Dinosaur detective work
"This was not a composite of multiple specimens or a forgery carved by a desperate fossil dealer. I could see a mini tyrannosaur," Sereno wrote.
Kriegstein agreed to donate the dinosaur to the University of Chicago, so Sereno could formally describe it, requesting that the new dinosaur be named after his father, Roman Kriegstein.
Figuring out where the dinosaur came from was crucial to understanding what it was. In research published in the journal Science in 2009, Sereno and colleagues concluded it was taken from the ground in the Yixian Formation of northern China based on characteristics of the fossils, the sandstone that entombed them, and the mollusks and fish bones contained with them. This origin would make the specimen about 125 million years old.

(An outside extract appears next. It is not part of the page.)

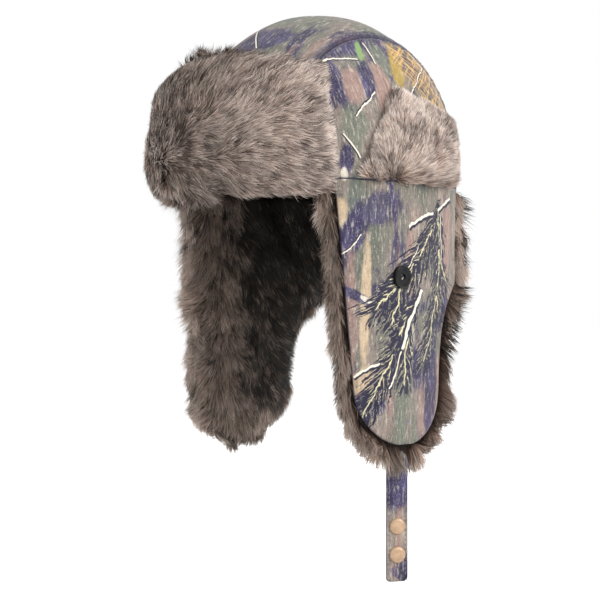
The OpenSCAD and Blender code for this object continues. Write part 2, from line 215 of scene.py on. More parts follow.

Based on an examination of the bones, they suggested the 9-foot-long (less than 3 meters) specimen was something extraordinary: A miniature ancestor and look-alike to the giant tyrannosaurs epitomized by Tyrannosaurus rex and its Asian cousin, Tarbosaurus bataar. This little dinosaur, which they classified as a young adult, shared their distinctive features, including the oversize head with powerful jaws, puny arms and lanky hind legs for running, but it evolved much earlier, Sereno’s team concluded.
Keeping with Kriegstein’s request, Sereno named the dinosaur Raptorex kriegsteini .
But not everyone accepts his take. A re-analysis published in PLoS ONE in 2011 by other researchers challenged Sereno's conclusion regarding the age of the dinosaur and its origin, suggesting the fossils actually belonged to a juvenile Tarbosaurus from Mongolia.
Carpenter, whose letter prompted Kriegstein to donate the fossils, agrees to this latter assessment, citing features of the vertebrae that he says indicate the dinosaur had not yet matured.
"Of course, it depends on where it comes from, if it is from rocks much older than any tarbosaur, then Paul is essentially correct," Carpenter said.
Tarbosaurus specimens have been found only in the Nemegt Formation in Mongolia, a rock formation dated to the Maastrichtian Age, beginning around 70 million years ago — much younger than Sereno's estimate for Raptorex.
"That is why it would be crucial to find out where this specimen came from," Carpenter said.
At this point, he puts the chances of a definitive answer at "zip," saying, "Nobody is going to come forward and say, 'Yes, we are the ones who plundered the site.'"
Sereno has stood by his initial conclusion — "We are confident it is not a tarbosaur," he said — although he considers the fossils origin to be in dispute and has continued looking for more conclusive evidence to tie them to a particular place.
"We've tried every line of attack," he said. Currently, he is hoping mollusks found with the specimen will solve the puzzle.
Sereno has made arrangements to send the fossils to a museum in China near the site where he believes they were discovered.